> _Data block_
##############################
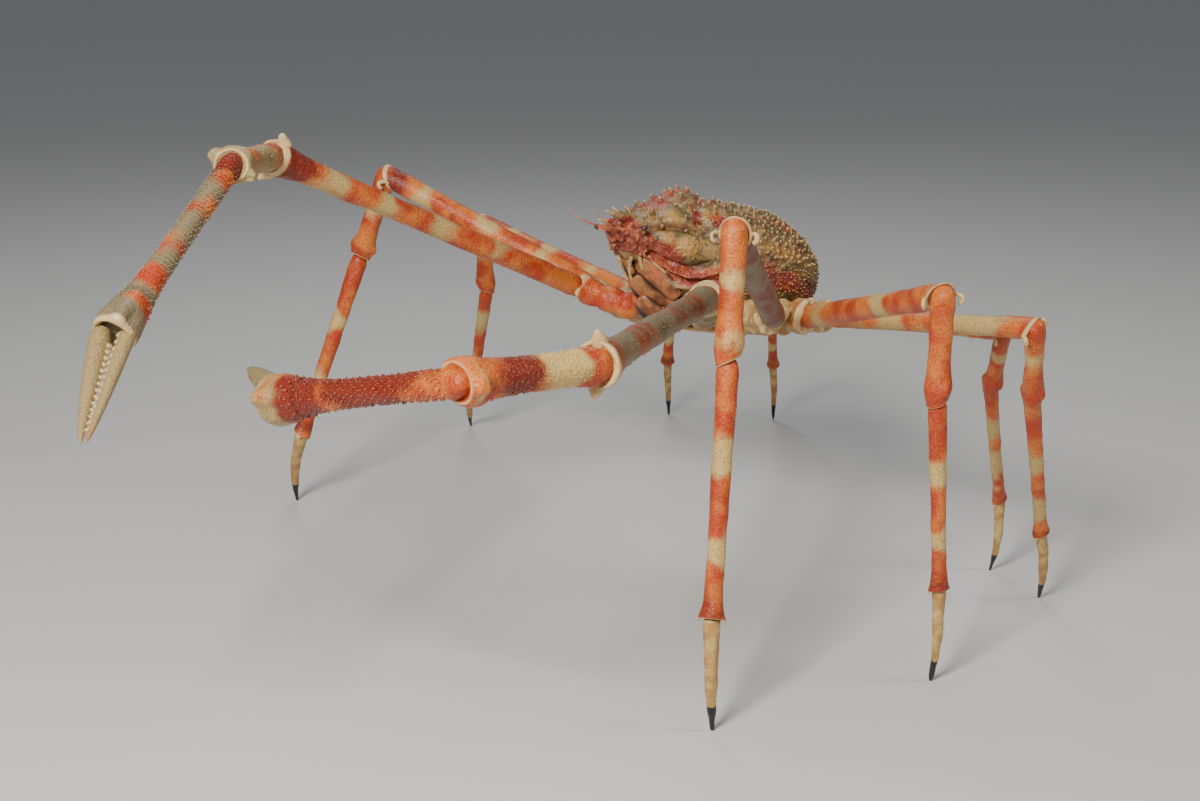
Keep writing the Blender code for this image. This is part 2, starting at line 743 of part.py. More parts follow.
def stand_on_floor(parts):
    """Hangs every part on one empty that puts the middle of the footprint at the origin."""
    corners = [piece.matrix_world @ vertex.co for piece in parts.objects for vertex in piece.data.vertices]
    middle_x = (min(c.x for c in corners) + max(c.x for c in corners)) / 2
    middle_y = (min(c.y for c in corners) + max(c.y for c in corners)) / 2
    stand = bpy.data.objects.new("crab", None)
    parts.objects.link(stand)
    stand.location = (-middle_x, -middle_y, -min(c.z for c in corners))
    for piece in parts.objects:
        if piece != stand:
            piece.parent = stand


def shade_round(parts):
    for piece in parts.objects:
        if piece.type == "MESH":
            piece.data.shade_smooth()
            piece.data.set_sharp_from_angle(angle=SHARP_ANGLE)


def paint(parts):
    for piece in parts.objects:
        for start, (colour, roughness) in FINISHES.items():
            if piece.type == "MESH" and piece.name.startswith(start):
                piece.data.materials.clear()
                piece.data.materials.append(material(piece.name + "_finish", colour, roughness))
                break


clear_scene()
parts = new_collection(COLLECTION)
body = body_matrix()
build_carapace(body, parts)
build_breastplate(body, parts)
build_abdomen(body, parts)
for side in (-1, 1):
    build_maxilliped(side, body, parts)
    letter = "L" if side > 0 else "R"
    parts.objects.link(eye_shape("eye_" + letter, side, body, 0))
    parts.objects.link(antenna_shape("antenna_" + letter, side, body, 0, len(ANTENNA_LINE)))
for limb in POSE:
    build_limb(limb, parts)
bpy.context.view_layer.update()
stand_on_floor(parts)
shade_round(parts)
paint(parts)
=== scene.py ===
import random
from math import atan2, cos, degrees, asin, exp, hypot, pi, radians, sin

import bmesh
import bpy
import numpy as np
from mathutils import Matrix, Vector, noise


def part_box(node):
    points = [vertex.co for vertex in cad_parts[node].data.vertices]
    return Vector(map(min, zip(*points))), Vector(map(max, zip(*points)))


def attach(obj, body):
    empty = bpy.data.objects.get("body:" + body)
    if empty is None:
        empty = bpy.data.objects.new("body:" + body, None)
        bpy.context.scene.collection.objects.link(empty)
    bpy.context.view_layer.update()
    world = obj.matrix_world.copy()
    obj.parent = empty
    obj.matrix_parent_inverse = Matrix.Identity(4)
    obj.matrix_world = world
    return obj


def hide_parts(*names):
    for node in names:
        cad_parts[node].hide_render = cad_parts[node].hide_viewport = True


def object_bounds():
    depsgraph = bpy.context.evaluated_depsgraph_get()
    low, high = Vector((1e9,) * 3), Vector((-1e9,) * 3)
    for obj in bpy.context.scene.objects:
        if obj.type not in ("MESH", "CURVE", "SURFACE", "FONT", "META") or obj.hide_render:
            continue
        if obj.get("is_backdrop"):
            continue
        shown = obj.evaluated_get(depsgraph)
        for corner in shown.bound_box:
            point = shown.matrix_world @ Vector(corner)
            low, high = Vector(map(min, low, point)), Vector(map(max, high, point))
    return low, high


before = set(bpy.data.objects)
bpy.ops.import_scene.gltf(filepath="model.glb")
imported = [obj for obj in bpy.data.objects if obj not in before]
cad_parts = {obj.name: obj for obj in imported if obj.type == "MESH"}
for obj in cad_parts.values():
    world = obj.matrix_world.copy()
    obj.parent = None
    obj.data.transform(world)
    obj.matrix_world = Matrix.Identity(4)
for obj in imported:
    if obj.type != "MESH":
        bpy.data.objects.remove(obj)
solid_low, solid_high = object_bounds()
bpy.ops.object.select_all(action="DESELECT")

# The place of the body: the middle of the trunk, 44 cm over the floor, nose up and its left
# side up. Points of the body are given as outward to the left, forward, and up.
NOSE_UP = 10
LEFT_UP = 7
PLATE_TO_BODY = Vector((-0.0108, -0.0155, 0.0814))
plate_low, plate_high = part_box("breastplate")
body_middle = (Vector(plate_low) + Vector(plate_high)) / 2 + PLATE_TO_BODY
body_tilt = Matrix.Rotation(radians(-NOSE_UP), 3, "X") @ Matrix.Rotation(radians(-LEFT_UP), 3, "Y")


def body_point(outward, forward, up):
    """The place in the room of a point of the body."""
    return body_middle + body_tilt @ Vector((outward, -forward, up))


# Camera, floor and studio light. The camera stands in front of the crab's left claw, a little
# above its back, and looks slightly down.
CAMERA_FROM_BODY = Vector((1.842, -1.519, 0.463))
CAMERA_AIM = Vector((-0.7777, 0.5676, -0.2701))
CAMERA_LENS = 54.0
FLOOR_HALF = 60.0
FLOOR_COLOUR = (0.62, 0.62, 0.61, 1)
STUDIO_AIR = (0.93, 0.95, 1.0, 1)
AIR_STRENGTH = 0.20
# Each lamp: place from the body, size, power, warmth
LAMPS = (
    (Vector((1.4, -2.2, 1.5)), 0.7, 118, (1.0, 0.96, 0.9)),
    (Vector((2.2, 1.2, 1.6)), 0.9, 20, (1.0, 0.97, 0.94)),
    (Vector((-1.8, 0.8, 2.2)), 1.2, 22, (0.94, 0.97, 1.0)),
)

camera_data = bpy.data.cameras.new("camera")
camera_data.lens = CAMERA_LENS
camera_data.sensor_width = 36
camera_data.clip_start = 0.05
camera = bpy.data.objects.new("camera", camera_data)
bpy.context.scene.collection.objects.link(camera)
camera.location = body_middle + CAMERA_FROM_BODY
camera.rotation_euler = CAMERA_AIM.to_track_quat("-Z", "Y").to_euler()
bpy.context.scene.camera = camera

for lamp_place, lamp_size, lamp_power, lamp_colour in LAMPS:
    bpy.ops.object.light_add(type="AREA", location=body_middle + lamp_place)
    lamp = bpy.context.object
    lamp.data.size = lamp_size
    lamp.data.energy = lamp_power
    lamp.data.color = lamp_colour
    lamp.rotation_euler = (-lamp_place).to_track_quat("-Z", "Y").to_euler()
bpy.ops.object.select_all(action="DESELECT")

world = bpy.data.worlds.new("studio")
world.use_nodes = True
world.node_tree.nodes["Background"].inputs["Color"].default_value = STUDIO_AIR
world.node_tree.nodes["Background"].inputs["Strength"].default_value = AIR_STRENGTH
bpy.context.scene.world = world

bpy.ops.mesh.primitive_plane_add(size=2 * FLOOR_HALF)
floor = bpy.context.object
floor.name = "studio_floor"
floor_paint = bpy.data.materials.new("studio_floor")
floor_paint.use_nodes = True
floor_paint.node_tree.nodes["Principled BSDF"].inputs["Base Color"].default_value = FLOOR_COLOUR
floor_paint.node_tree.nodes["Principled BSDF"].inputs["Roughness"].default_value = 0.8
floor.data.materials.append(floor_paint)
floor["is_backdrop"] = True
bpy.ops.object.select_all(action="DESELECT")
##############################
> _Stated problem_
Print exactly the lines above from the one with "clear_scene()" to the one with "obj.matrix_parent_inverse = Matrix.Identity(4)", including both.

> _Response for this exercise_
clear_scene()
parts = new_collection(COLLECTION)
body = body_matrix()
build_carapace(body, parts)
build_breastplate(body, parts)
build_abdomen(body, parts)
for side in (-1, 1):
    build_maxilliped(side, body, parts)
    letter = "L" if side > 0 else "R"
    parts.objects.link(eye_shape("eye_" + letter, side, body, 0))
    parts.objects.link(antenna_shape("antenna_" + letter, side, body, 0, len(ANTENNA_LINE)))
for limb in POSE:
    build_limb(limb, parts)
bpy.context.view_layer.update()
stand_on_floor(parts)
shade_round(parts)
paint(parts)
=== scene.py ===
import random
from math import atan2, cos, degrees, asin, exp, hypot, pi, radians, sin

import bmesh
import bpy
import numpy as np
from mathutils import Matrix, Vector, noise


def part_box(node):
    points = [vertex.co for vertex in cad_parts[node].data.vertices]
    return Vector(map(min, zip(*points))), Vector(map(max, zip(*points)))


def attach(obj, body):
    empty = bpy.data.objects.get("body:" + body)
    if empty is None:
        empty = bpy.data.objects.new("body:" + body, None)
        bpy.context.scene.collection.objects.link(empty)
    bpy.context.view_layer.update()
    world = obj.matrix_world.copy()
    obj.parent = empty
    obj.matrix_parent_inverse = Matrix.Identity(4)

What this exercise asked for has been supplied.